88. In the year 1890 the tons moved numbered 701,000,000. Each ton averaged 113 miles’ haul. The number of tons hauled 113 miles for each man, woman, and child of the population was 11.22, equal to 22,440 pounds. The charge to each person for this service was $10.56. Had the charge per ton per mile been as high in 1890 as it was in 1882 the service of the railways on freight charges only would have cost the people $238,000,000 in excess of what it did cost them.

89. The population increased a fraction over eighteen per cent. between those two dates, but the railway-freight traffic increased a fraction over sixty-four per cent. The additional quantity moved was 340,000,000 tons of food, fuel, fibres and fabrics of all kinds, hauled 113 miles. If valued as low as twenty dollars a ton these figures represent an increase in the business transactions on one single exchange, to an amount only a little short of seven billions of dollars ($7,000,000,000). The average value is probably above twenty dollars per ton.

90. Banking facilities have not increased in anything like a due proportion; therefore a heavier work has been thrown upon the circulating medium. Therefore notes, silver certificates, and other instruments of credit have not come in rapidly for redemption, because they were required for daily use. So long as all were directly or indirectly convertible into gold, parity with gold has been maintained.

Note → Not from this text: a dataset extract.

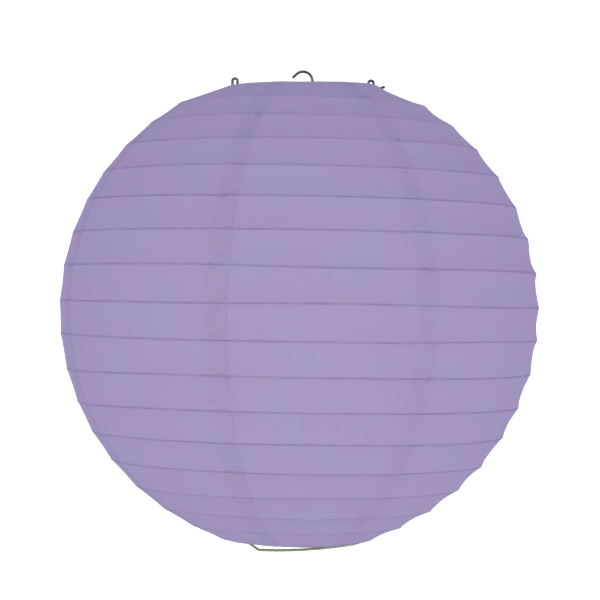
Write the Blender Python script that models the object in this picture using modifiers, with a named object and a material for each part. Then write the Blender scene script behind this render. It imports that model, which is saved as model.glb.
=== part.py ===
"""Paper lantern: a round paper shade on wire hoops, held open by a wire expander and hung on a hook.

Metres, +Z up.  The origin is where the hook bears on whatever it hangs from.  The wire expander
lies in the X-Z plane, and the lantern's front is its -Y side.
"""
import bpy
from math import asin, ceil, cos, pi, radians, sin, tau

# ---- driving dimensions -------------------------------------------------------------------
SPHERE_R = 0.1778            # a 14 inch lantern
HOOP_PITCH = 0.0254          # spacing of the hoops, measured along the paper
HOOP_COUNT = 16
FIRST_HOOP_LATITUDE = radians(59.0)
GORES = 7                    # vertical strips of paper
GORE_FACETS = 5              # flat facets across one strip
FIRST_SEAM = radians(-90.0 - 20.7)   # azimuth of a seam, from +X about +Z
PAPER_T = 0.0003
HOOP_WIRE_R = 0.0005
RING_R = 0.0550              # centre line of the two end rings
RING_WIRE_R = 0.0010
WIRE_R = 0.0010              # expander and hook wire
GAP = 0.0003                 # clearance between neighbouring pieces

# ---- heights from the hook's bearing point ------------------------------------------------
CENTRE_Z = -0.1771           # the sphere's centre
TOP_RING_Z = CENTRE_Z + 0.1645
BOTTOM_RING_Z = CENTRE_Z - 0.1688
CROSSBAR_Z = CENTRE_Z + 0.1575
SADDLE_Z = CENTRE_Z + 0.1600     # raised middle of the crossbar, which the hook's eye goes round
HOOK_ARC_R = 0.0070
HOOK_ARC_Z = -HOOK_ARC_R + WIRE_R    # puts the inside of the bend at the origin

FACETS = GORES * GORE_FACETS
FACET_STEP = tau / FACETS
FACET_COS = cos(FACET_STEP / 2)
EYE_R = 2 * WIRE_R + GAP + 0.00005   # centre line of an eye bent round a wire
NOTCH_R = 2 * WIRE_R + GAP + 0.0001  # centre line of a notch bent round a ring
EAR_R = 0.0019
SLIT_DEPTH = 0.0065          # cut in the paper's edge where an ear passes over the top ring

# ---- angle between the points of an arc, and the sharpest angle that is shaded smooth ------
TURN_STEP = radians(24.0)
EYE_STEP = radians(30.0)
BEND_STEP = radians(16.0)
BAR_STEP = radians(2.0)
SMOOTH_ANGLE = radians(50.0)

# ---- materials: slot -> colour, metallic, roughness ---------------------------------------
MATERIALS = {
    "paper": ((0.357, 0.307, 0.515), 0.0, 0.85),
    "hoop_wire": ((0.30, 0.27, 0.40), 1.0, 0.50),
    "plated_wire": ((0.45, 0.45, 0.46), 1.0, 0.30),
    "brass_wire": ((0.42, 0.37, 0.20), 1.0, 0.38),
}


def clear_scene():
    for obj in list(bpy.data.objects):
        bpy.data.objects.remove(obj, do_unlink=True)


def new_collection(name):
    collection = bpy.data.collections.new(name)
    bpy.context.scene.collection.children.link(collection)
    return collection


def make_material(slot):
    colour, metallic, roughness = MATERIALS[slot]
    material = bpy.data.materials.new(slot)
    material.use_nodes = True
    shader = material.node_tree.nodes["Principled BSDF"]
    shader.inputs["Base Color"].default_value = (*colour, 1.0)
    shader.inputs["Metallic"].default_value = metallic
    shader.inputs["Roughness"].default_value = roughness
    return material


def place(obj, collection, material):
    """Leave the object in this collection alone, with this material."""
    for old in list(obj.users_collection):
        old.objects.unlink(obj)
    collection.objects.link(obj)
    obj.data.materials.clear()
    obj.data.materials.append(material)


def smooth(obj):
    obj.data.shade_smooth()
    obj.data.set_sharp_from_angle(angle=SMOOTH_ANGLE)


# ---- outline of the shade -----------------------------------------------------------------
def hoop_latitudes():
    """Latitudes of the hoops, one pitch of paper apart, from the top down."""
    step = HOOP_PITCH / SPHERE_R
    return [FIRST_HOOP_LATITUDE - step * i for i in range(HOOP_COUNT)]


def shade_outline():
    """Radius and height of the paper: top ring, foot of the slits, each hoop, bottom ring."""
    at_ring = RING_R + RING_WIRE_R + GAP
    hoops = [(SPHERE_R * cos(a), CENTRE_Z + SPHERE_R * sin(a)) for a in hoop_latitudes()]
    share = SLIT_DEPTH / (hoops[0][0] - at_ring)
    slit_foot = (at_ring + SLIT_DEPTH, TOP_RING_Z + share * (hoops[0][1] - TOP_RING_Z))
    return [(at_ring, TOP_RING_Z), slit_foot, *hoops, (at_ring, BOTTOM_RING_Z)]


# ---- shade --------------------------------------------------------------------------------
def make_hoop(name, radius, height, wire_r, collection, material, sides=6):
    """A round wire hoop whose flat facets line up with those of the paper."""
    bpy.ops.mesh.primitive_torus_add(
        major_segments=FACETS, minor_segments=sides, major_radius=radius, minor_radius=wire_r,
        location=(0.0, 0.0, height), rotation=(0.0, 0.0, FIRST_SEAM))
    hoop = bpy.context.object
    hoop.name = name
    place(hoop, collection, material)
    smooth(hoop)
    return hoop


def make_hoops(collection, material):
    """The hoops lie inside the paper, clear of its flat bands and facets."""
    inset = (PAPER_T + GAP + HOOP_WIRE_R) / (cos(HOOP_PITCH / SPHERE_R) * FACET_COS)
    inner_r = SPHERE_R - inset
    for number, latitude in enumerate(hoop_latitudes(), start=1):
        height = CENTRE_Z + inner_r * sin(latitude)
        make_hoop(f"rib_{number:02d}", inner_r * cos(latitude), height, HOOP_WIRE_R,
                  collection, material)


def gore_azimuths(number):
    """Azimuths of the facet edges across one strip, drawn in by half a gap at each side."""
    first = FIRST_SEAM + (number - 1) * GORE_FACETS * FACET_STEP
    azimuths = [first + i * FACET_STEP for i in range(GORE_FACETS + 1)]
    azimuths[0] += GAP / 2 / RING_R
    azimuths[-1] -= GAP / 2 / RING_R
    return azimuths


def at_ear(azimuth):
    """True where the expander's wire passes over the top ring, at +X and at -X."""
    return any(abs((azimuth - side + pi) % tau - pi) < FACET_STEP / 2 for side in (0.0, pi))


def make_gore(number, collection, material):
    """One strip of paper from ring to ring, left open beside the expander's two ears."""
    azimuths = gore_azimuths(number)
    outline = shade_outline()
    points = [(r * cos(a), r * sin(a), z) for r, z in outline for a in azimuths]
    columns = len(azimuths)
    faces = []
    for row in range(len(outline) - 1):
        for column in range(columns - 1):
            middle = (azimuths[column] + azimuths[column + 1]) / 2
            if row == 0 and at_ear(middle):
                continue
            corner = row * columns + column
            faces.append((corner, corner + columns, corner + columns + 1, corner + 1))
    mesh = bpy.data.meshes.new(f"paper_gore_{number}")
    mesh.from_pydata(points, [], faces)
    gore = bpy.data.objects.new(f"paper_gore_{number}", mesh)
    place(gore, collection, material)
    thickness = gore.modifiers.new("thickness", "SOLIDIFY")
    thickness.thickness = PAPER_T
    thickness.offset = -1.0
    smooth(gore)
    return gore


# ---- bent wires ---------------------------------------------------------------------------
def arc(centre, radius, start, end, step=TURN_STEP):
    """Points (a, b) along an arc in its own plane, from start to end in radians."""
    count = max(2, ceil(abs(end - start) / step))
    angles = [start + (end - start) * i / count for i in range(count + 1)]
    return [(centre[0] + radius * cos(t), centre[1] + radius * sin(t)) for t in angles]


def in_front_plane(points):
    """(x, z) points as 3-D points in the expander's plane."""
    return [(x, 0.0, z) for x, z in points]


def mirrored(points):
    """A right-hand run of (x, z) points, from the middle outwards, joined to its mirror image."""
    return [(-x, z) for x, z in reversed(points)] + points


def make_wire(name, points, radius, collection, material):
    curve = bpy.data.curves.new(name, "CURVE")
    curve.dimensions = "3D"
    curve.bevel_depth = radius
    curve.bevel_resolution = 2
    curve.use_fill_caps = True
    spline = curve.splines.new("POLY")
    spline.points.add(len(points) - 1)
    for target, point in zip(spline.points, points):
        target.co = (*point, 1.0)
    wire = bpy.data.objects.new(name, curve)
    place(wire, collection, material)
    return wire


def make_crossbar(collection, material):
    """Upper wire: a notch over each side of the top ring, an ear beside it, a raised middle, a tail."""
    saddle_half, saddle_foot = 0.0022, 0.0056
    fillet_r = 0.0040
    inner_x = RING_R - NOTCH_R - 2 * EAR_R
    ear_z = TOP_RING_Z + 0.0058
    notch_end = radians(375.0)
    half = [(saddle_half, SADDLE_Z), (saddle_foot, CROSSBAR_Z)]
    half += arc((inner_x - fillet_r, CROSSBAR_Z + fillet_r), fillet_r, radians(-90.0), 0.0)
    half += arc((inner_x + EAR_R, ear_z), EAR_R, pi, 0.0)
    half += arc((RING_R, TOP_RING_Z), NOTCH_R, pi, notch_end)
    # the wire's right end stands out past the ring; its left end is cut off at the notch
    tail_bend = (RING_R + 0.0034, TOP_RING_Z + 0.0024)
    tail_tip = (RING_R + 0.0058, TOP_RING_Z + 0.0031)
    points = in_front_plane(mirrored(half) + [tail_bend, tail_tip])
    return make_wire("crossbar", points, WIRE_R, collection, material)


def make_leg_frame(collection, material):
    """Lower wire: an eye round the crossbar at each side, a long leg, a foot and a bottom bar."""
    eye_x, eye_start, eye_end = 0.0400, radians(-15.0), radians(262.0)
    neck = (eye_x, CROSSBAR_Z - 0.0062)
    ankle = (RING_R - 0.0037, CENTRE_Z - 0.1500)
    heel = (RING_R + 0.0016, CENTRE_Z - 0.1585)
    foot_start, foot_end = radians(62.0), radians(214.0)
    toe = (RING_R - 0.0047, CENTRE_Z - 0.1713)
    bar_start = (-0.0352, CENTRE_Z - 0.1738)
    kink_x, bar_end_x = -0.0275, 0.0430
    bar_low_x, bar_low_z, bar_bow_r = -0.0180, CENTRE_Z - 0.1792, 0.3400

    def side(sign):
        """From the eye down to the foot on the bottom ring, in 3-D; sign is +1 on the right."""
        eye = arc((0.0, CROSSBAR_Z), EYE_R, eye_start, eye_end, EYE_STEP)
        points = [(sign * eye_x, y, z) for y, z in eye]
        run = [neck, ankle, heel]
        run += arc((RING_R, BOTTOM_RING_Z), NOTCH_R, foot_start, foot_end)
        run.append(toe)
        return points + in_front_plane([(sign * x, z) for x, z in run])

    def bow_angle(x):
        """Where the bar, an arc that is lowest at bar_low_x, passes x."""
        return asin((x - bar_low_x) / bar_bow_r) - pi / 2

    # the bar drops to a kink on the left, then bows gently up to the right foot
    bar = [bar_start]
    bar += arc((bar_low_x, bar_low_z + bar_bow_r), bar_bow_r,
               bow_angle(kink_x), bow_angle(bar_end_x), BAR_STEP)
    points = side(-1.0) + in_front_plane(bar) + side(1.0)[::-1]
    return make_wire("leg_frame", points, WIRE_R, collection, material)


def make_hanging_hook(collection, material):
    """Open hook: an eye round the raised middle of the crossbar, a stem and the bend above it."""
    eye_start, eye_end = radians(-205.0), radians(62.0)
    stem_foot = (0.0030, 0.0, SADDLE_Z + EYE_R + 0.0022)
    bend_start, bend_end, tip_length = radians(-10.0), radians(133.0), 0.0038
    eye = arc((0.0, SADDLE_Z), EYE_R, eye_start, eye_end, EYE_STEP)
    points = [(0.0, y, z) for y, z in eye]
    points.append(stem_foot)
    bend = arc((0.0, HOOK_ARC_Z), HOOK_ARC_R, bend_start, bend_end, BEND_STEP)
    bend.append((bend[-1][0] - tip_length * sin(bend_end), bend[-1][1] + tip_length * cos(bend_end)))
    points += in_front_plane(bend)
    return make_wire("hanging_hook", points, WIRE_R, collection, material)


def main():
    clear_scene()
    lantern = new_collection("paper_lantern")
    materials = {slot: make_material(slot) for slot in MATERIALS}
    for number in range(1, GORES + 1):
        make_gore(number, lantern, materials["paper"])
    make_hoops(lantern, materials["hoop_wire"])
    for name, height in (("top_ring", TOP_RING_Z), ("bottom_ring", BOTTOM_RING_Z)):
        make_hoop(name, RING_R, height, RING_WIRE_R, lantern, materials["plated_wire"], sides=8)
    make_crossbar(lantern, materials["plated_wire"])
    make_leg_frame(lantern, materials["brass_wire"])
    make_hanging_hook(lantern, materials["plated_wire"])


main()
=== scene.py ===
"""Looks of a lilac paper lantern: seven glued strips of tissue paper over wire hoops, hems folded
round two end rings, and a wire expander with an open hook.

Metres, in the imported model's frame: +Z up, the origin at the hook's bearing point, the front at -Y.
"""

from math import asin, atan2, ceil, cos, exp, hypot, pi, radians, sin, sqrt, tau

import bmesh
import bpy
import numpy as np
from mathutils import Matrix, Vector


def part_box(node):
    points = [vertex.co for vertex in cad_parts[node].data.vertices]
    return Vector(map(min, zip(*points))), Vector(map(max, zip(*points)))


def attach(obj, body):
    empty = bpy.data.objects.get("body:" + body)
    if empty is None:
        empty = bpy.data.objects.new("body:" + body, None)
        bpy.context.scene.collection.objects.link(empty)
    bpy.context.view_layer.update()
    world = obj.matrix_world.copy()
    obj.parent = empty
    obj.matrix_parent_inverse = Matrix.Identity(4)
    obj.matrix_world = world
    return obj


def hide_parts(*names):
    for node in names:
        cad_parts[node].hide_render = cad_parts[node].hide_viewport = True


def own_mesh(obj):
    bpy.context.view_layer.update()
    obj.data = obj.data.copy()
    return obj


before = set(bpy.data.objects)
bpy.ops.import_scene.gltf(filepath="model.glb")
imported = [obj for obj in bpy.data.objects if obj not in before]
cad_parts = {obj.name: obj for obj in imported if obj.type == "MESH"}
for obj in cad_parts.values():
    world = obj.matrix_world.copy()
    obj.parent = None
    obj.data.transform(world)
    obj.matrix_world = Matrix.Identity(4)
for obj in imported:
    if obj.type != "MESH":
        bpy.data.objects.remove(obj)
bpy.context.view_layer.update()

# ---- the lantern's driving dimensions -----------------------------------------------------
SPHERE_R = 0.1778
HOOP_PITCH = 0.0254
HOOP_COUNT = 16
HOOP_WIRE_R = 0.0005
GORES = 7                    # strips of paper
RING_R = 0.0550
RING_WIRE_R = 0.0010
WIRE_R = 0.0010              # expander and hook
FIRST_SEAM = radians(-90.0 - 20.7)
SEAM_SHIFTS = (2.1, -1.0, 0.7, -0.9, 0.5, -0.6, 0.8)    # degrees: strips glued by hand differ a little
SEAMS = [FIRST_SEAM + n * (tau / GORES) + radians(shift) for n, shift in enumerate(SEAM_SHIFTS)]

# ---- the paper ----------------------------------------------------------------------------
PAPER_T = 0.00012
LAP_WIDTH = 0.0155           # where two strips overlap and are glued, at the widest hoop
LAP_LIFT = 0.00016           # of the upper strip there
LAP_RISE = 0.0025            # width over which it climbs onto the lower one
HEM_CLEARANCE = 0.00018      # from the ring's wire to the middle of the paper round it
FLAP_LENGTH = 0.0060         # of the hem that is glued back inside
FLAP_GAP = 0.0005            # between the flap's end and the strip
TONGUE = 0.0025              # of the hem that lies under the strip's edge
CUT_EDGE_ANGLE = radians(50.0)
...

91. It is manifest, however, that no increase either of coin, bank notes, certificates, or other similar instruments of credit, of one, two, five, or ten dollars, can begin to meet the requirements of such an enormous increase of traffic. It follows, therefore, that any restrictive legislation upon banking should be removed.

92. The tax upon the circulation of State bank notes may safely be removed. The present period differs wholly from the period known as “wild cat banking.” There is now an ample supply of coin or other lawful money for all interstate transactions or exchanges, and for the use of travellers; enough to remove all fears of the former difficulties of obtaining money at par when moving from city to city, or from State to State.

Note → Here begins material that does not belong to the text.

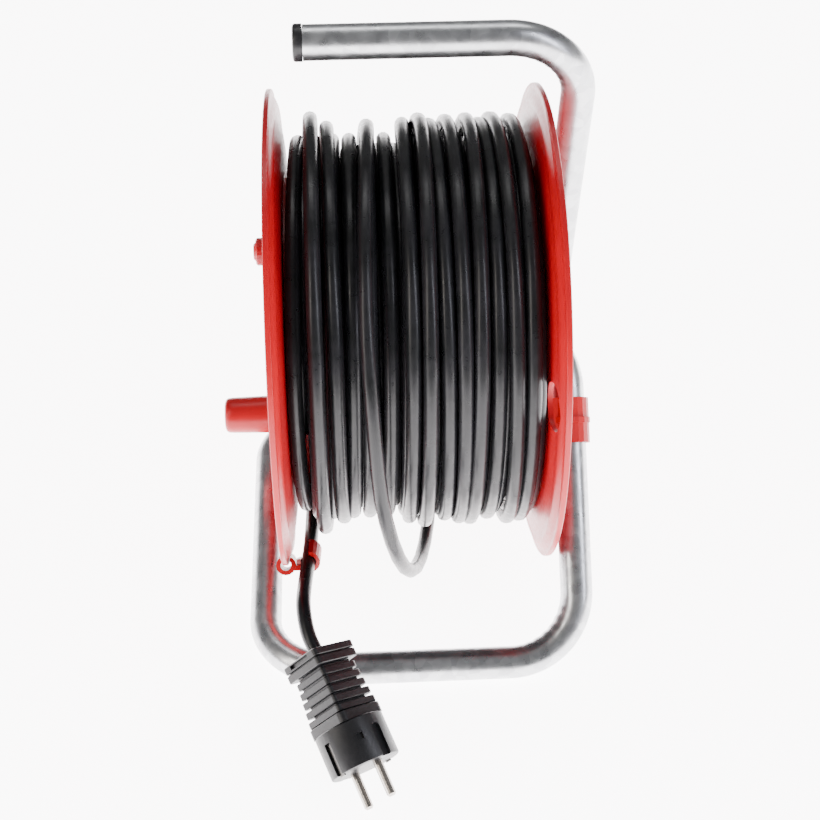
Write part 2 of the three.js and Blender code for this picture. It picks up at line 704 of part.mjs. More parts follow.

93. State banks of issue may now be safely organized for granting credit in the locality where they are established, or within which their notes may circulate.

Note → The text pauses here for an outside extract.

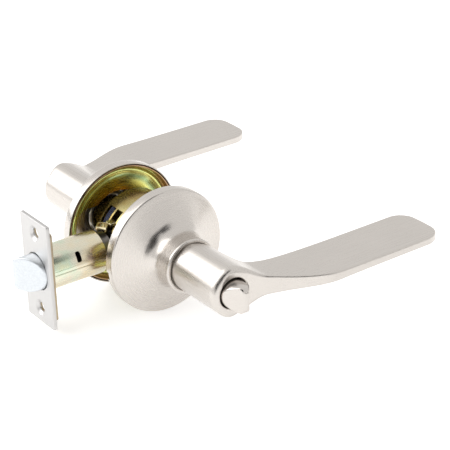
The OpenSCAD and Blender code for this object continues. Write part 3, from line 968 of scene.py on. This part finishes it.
nickel_lever = nickel("satin_nickel_lever", lever_lines, roughness=0.3)
nickel_rose = nickel("satin_nickel_rose", lambda f: f.ringed(2000.0, 3.0), roughness=0.27)
nickel_plate = nickel("satin_nickel_plate", lambda f: f.stretched((2000.0, 2000.0, 50.0)), roughness=0.36,
                      tones=((0.57, 0.56, 0.555), (0.63, 0.62, 0.61)))
nickel_turn = nickel("satin_nickel_turn", lambda f: f.stretched((2000.0, 80.0, 2000.0)), roughness=0.22)
bolt_zinc = plated("bolt_zinc", [(0.35, (0.66, 0.69, 0.72)), (0.65, (0.73, 0.76, 0.79))], 900.0, 0.42,
                   0.00002)
clear_zinc = plated("clear_zinc", [(0.3, (0.70, 0.72, 0.66)), (0.5, (0.80, 0.79, 0.70)),
                                   (0.7, (0.72, 0.78, 0.74))], 90.0, 0.3)
tube_zinc = zinc_tube()
dish = dichromate_and_groove_shade()
yellow_zinc = plated("yellow_zinc", [(0.3, (0.30, 0.20, 0.07)), (0.45, (0.44, 0.33, 0.12)),
                                     (0.6, (0.48, 0.42, 0.20)), (0.75, (0.50, 0.30, 0.16))], 70.0, 0.26)
drab_chromate = plated("drab_chromate", [(0.3, (0.34, 0.27, 0.19)), (0.7, (0.46, 0.38, 0.26))], 90.0, 0.34)
bright_chromate = plated("bright_chromate", [(0.3, (0.70, 0.54, 0.30)), (0.5, (0.84, 0.76, 0.54)),
                                             (0.7, (0.74, 0.64, 0.36))], 130.0, 0.2)
spring_black = plated("black_spring", [(0.35, (0.015, 0.016, 0.024)), (0.65, (0.05, 0.055, 0.085))],
                      150.0, 0.28)
dark_steel = plated("dark_steel", [(0.3, (0.12, 0.11, 0.10)), (0.7, (0.26, 0.24, 0.22))], 120.0, 0.36)
brass = plated("brass", [(0.3, (0.70, 0.50, 0.20)), (0.7, (0.85, 0.66, 0.32))], 120.0, 0.25)
nylon = pale("nylon", (0.70, 0.68, 0.62), (0.80, 0.78, 0.73), 0.45)


# ---- Pieces ----

for side_name, side in SIDES.items():
    lever = side_name + "_lever"
    piece(lever_mesh(side), lever, lever, nickel_lever, 50)
    piece(rose_mesh(side), side_name + "_rose", "lockset", nickel_rose)
    piece(liner_mesh(side), side_name + "_liner", "lockset", dish, 32)
    piece(torsion_spring_mesh(side), side_name + "_spring", "lockset", spring_black)

piece(turn_mesh(), "thumb_turn", "privacy_turn", nickel_turn, 60)
piece(plug_mesh(), "release_plug", "exterior_lever", nickel_turn)
piece(bolt_mesh(), "latch_bolt", "latch_bolt", bolt_zinc, 60)
piece(faceplate_mesh(), "faceplate", "lockset", nickel_plate, keep_flat=True)
piece(back_plate_mesh(), "back_plate", "lockset", drab_chromate, keep_flat=True)
piece(tube_mesh(), "latch_tube", "lockset", tube_zinc, 30)
piece(shield_mesh(), "chassis_shield", "lockset", yellow_zinc)
piece(bracket_mesh(), "latch_bracket", "lockset", bright_chromate, keep_flat=True)

bolt_coil = piece(bolt_spring_mesh(), "bolt_spring", "lockset", dark_steel)
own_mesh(bolt_coil)
yoke_coils = piece(retractor_spring_mesh(), "retractor_springs", "lockset", spring_black)
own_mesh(yoke_coils)

SLOT_FINISH = {"satin_nickel": nickel_turn, "bolt_zinc": bolt_zinc, "clear_zinc": clear_zinc,
               "yellow_zinc": yellow_zinc, "black_spring": spring_black, "dark_steel": dark_steel,
               "brass": brass, "nylon": nylon}
slot_of = {}
for entry in frame["record"]["subparts"]:
    slot_of[entry["node"]] = entry["material_slot"]
for node_name, node in frame["nodes"].items():
    if node.hide_render:
        continue
    finish = SLOT_FINISH[slot_of[node_name]]
    if not node.material_slots:
        node.data.materials.append(finish)
    for holder in node.material_slots:
        holder.material = finish


# ---- Floor, lights and camera ----

def card(name, centre, facing, width, height, colour, glow=0.0):
    """Flat card that faces a point; it isn't part of the object."""
    back = (Vector(centre) - Vector(facing)).normalized()
    right = Vector((0, 0, 1)).cross(back)
    right = right.normalized() if right.length > 1e-6 else Vector((1, 0, 0))
    up = back.cross(right)
    mesh = bpy.data.meshes.new(name)
    corners = [Vector(centre) + a * right * width / 2 + b * up * height / 2
               for a, b in ((-1, -1), (1, -1), (1, 1), (-1, 1))]
    mesh.from_pydata([tuple(c) for c in corners], [], [(0, 1, 2, 3)])
    obj = bpy.data.objects.new(name, mesh)
    bpy.context.scene.collection.objects.link(obj)
    material = bpy.data.materials.new(name)
    material.use_nodes = True
    shader = material.node_tree.nodes["Principled BSDF"]
    shader.inputs["Base Color"].default_value = (*colour, 1)
    shader.inputs["Roughness"].default_value = 0.9
    shader.inputs["Specular IOR Level"].default_value = 0.0
    shader.inputs["Emission Color"].default_value = (1, 1, 1, 1)
    shader.inputs["Emission Strength"].default_value = glow
    mesh.materials.append(material)
    return obj


def soft_box(name, toward, distance, width, height, glow):
    """Area light seen from the object in a direction, with an even glow of white 1."""
    centre = Vector(toward).normalized() * distance
    light = bpy.data.lights.new(name, "AREA")
    light.shape = "RECTANGLE"
    light.size = width
    light.size_y = height
    light.energy = glow * math.pi * width * height
    obj = bpy.data.objects.new(name, light)
    obj.location = centre
    obj.rotation_mode = "QUATERNION"
    obj.rotation_quaternion = (-centre).to_track_quat("-Z", "Y")
    obj.visible_camera = False
    bpy.context.scene.collection.objects.link(obj)


def make_camera():
    """The photograph's viewing angle: azimuth, elevation and roll round the aim, at its distance."""
    azimuth = math.radians(-35.29)
    elevation = math.radians(26.57)
    roll = math.radians(-1.74)
    aim = Vector((0.0516, -0.001, -0.0102))
    distance = 0.89
    back = Vector((math.sin(azimuth) * math.cos(elevation), -math.cos(azimuth) * math.cos(elevation),
                   math.sin(elevation)))
    level = Vector((math.cos(azimuth), math.sin(azimuth), 0))
    upright = back.cross(level)
    right = level * math.cos(roll) + upright * math.sin(roll)
    up = upright * math.cos(roll) - level * math.sin(roll)
    data = bpy.data.cameras.new("camera")
    data.lens = 133.9
    data.sensor_width = 36
    data.clip_start = 0.05
    camera = bpy.data.objects.new("camera", data)
    camera.matrix_world = Matrix.Translation(aim + back * distance) @ Matrix(
        (right, up, back)).transposed().to_4x4()
    bpy.context.scene.collection.objects.link(camera)
    bpy.context.scene.camera = camera


BLACK = (0.02, 0.02, 0.02)
floor_z = (rose_low.z - 0.02) * MM
floor = card("floor", (0, 0, floor_z), (0, 0, floor_z - 1), 8, 8, (0.88, 0.88, 0.875), glow=0.5)
floor.data.flip_normals()

# Dark cards, seen only as reflections: the smudge on the bell, and the lines along edges.
card_distance = 1.2
card_height = 0.7
for name, toward, width in (("dark_wall_left", (-0.62, -0.75, 0.22), 0.55),
                            ("dark_wall", (-0.50, -0.69, 0.52), 1.1),
                            ("dark_wall_top", (0.10, -0.66, 0.76), 0.55)):
    dark = card(name, Vector(toward).normalized() * card_distance, (0, 0, 0), width, card_height, BLACK)
    dark.visible_camera = False
# Painted shade: a grey patch on the floor that only reflections see, darkening the floor where the levers'
# edges reflect it.
painted_floor_shade = card("painted_floor_shade", (0.185, -0.305, floor_z + 0.001), (0.185, -0.305, 1), 0.22, 0.23,
                  (0.26, 0.245, 0.23))
painted_floor_shade.visible_camera = False
painted_floor_shade.visible_shadow = False
painted_floor_shade.visible_diffuse = False
skirting = card("skirting", (-0.95, 1.04, 0.03), (0, 0, 0.03), 1.1, 0.12, BLACK)
skirting.visible_camera = False

world = bpy.data.worlds.new("studio")
bpy.context.scene.world = world
world.use_nodes = True
background = world.node_tree.nodes["Background"]
background.inputs["Color"].default_value = (1.0, 0.995, 0.985, 1)
background.inputs["Strength"].default_value = 0.88

soft_box("back_left_light", (-0.56, 0.73, 0.35), 1.3, 0.8, 0.7, 1.5)
soft_box("left_light", (-0.58, 0.36, 0.70), 1.2, 1.2, 1.2, 1.3)

bpy.context.scene.view_settings.view_transform = "Standard"
make_camera()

94. It will become the duty of each community to establish the credit of its own banks, and to assure the redemption of notes in the most certain manner, else they will neither circulate in that locality nor anywhere else.

95. Suitable conditions for the organization of banks may be established among the citizens of each city, each county, each township, and each town. In sections where banks and bankers are looked upon with distrust, money will be scarce and credit will continue to be lacking. In sections where the actual benefit of banking is recognized, and where sound banks are established, money will be plenty, provided its absolute redemption in coin of the highest standard is assured under the laws of the State in which such banks may be organized.

96. Under such conditions, wherever there are commodities to be moved there will be plenty of money to move them. Where the quality of the money is absolutely assured, the quantity will adjust itself to the specific need of each intelligent community, and there will always be enough.

97. When the credit of the money itself is impaired, neither banks nor bankers can serve the community.

98. When the dollar of the United States is as well established and its credit is as well assured as that of the pound sterling of England, the commerce of the United States will assume such proportions as its system of duties upon imports will permit. Its possible magnitude cannot be determined while our money is liable to discredit, and our tariff obstructs imports.

99. The propositions submitted in this treatise have reference to existing conditions. What the effect of a treaty of international legal tender for the common use of gold and silver, interchangeable at a specific ratio of weight, might have upon the value or estimation of these metals must remain to be proved, if such a treaty can be made.

Until then, so long as there is no international treaty, and so long as all international commerce, including that of the United States with other countries, is denominated in pounds sterling, this country among all others has the greatest possible selfish interest in adhering strictly to the gold standard, because the price of all its principal products is determined by what the excess that cannot be consumed at home will bring, either in the home market on sales made for export, or what it will bring in the foreign markets to which it may be exported. The excess of our exports of cotton, grain, oil, and other commodities to Great Britain over imports therefrom exceeds $250,000,000 a year in gold valuation. If we need gold more than we want the merchandise against which we draw drafts in pounds sterling upon that balance, we may demand gold to the extent of our requirements.

If we did not stop the product of our silver mines, nominally worth $70,000,000, in fact worth about $50,000,000, by piling it up in our Treasury, the export of that silver at its market value, whatever that might be, would be added to our gold resources.

The gross product of this country comes to between twelve and thirteen billion dollars on a gold valuation. The little petty product of the silver mines bears the ratio to our total product of twelve hundred and fifty dollars to five dollars. Under the pretext of protection to this unprofitable branch of industry—against the judgment of all the intelligent advocates of an international bi-metallic treaty, the free coinage of silver is urged. The commerce of this country has been endangered and the credit of the country has been imperilled by this proposal.

100. When Free Trade, qualified only by the necessity of collecting a moderate revenue from duties imposed for that purpose, shall have been established, and when our international commerce is conducted by the standard of the given weight of gold, which is contained in a dollar made of gold, without danger of that standard being impaired, the centre of the commerce of the world may be changed from London to New York.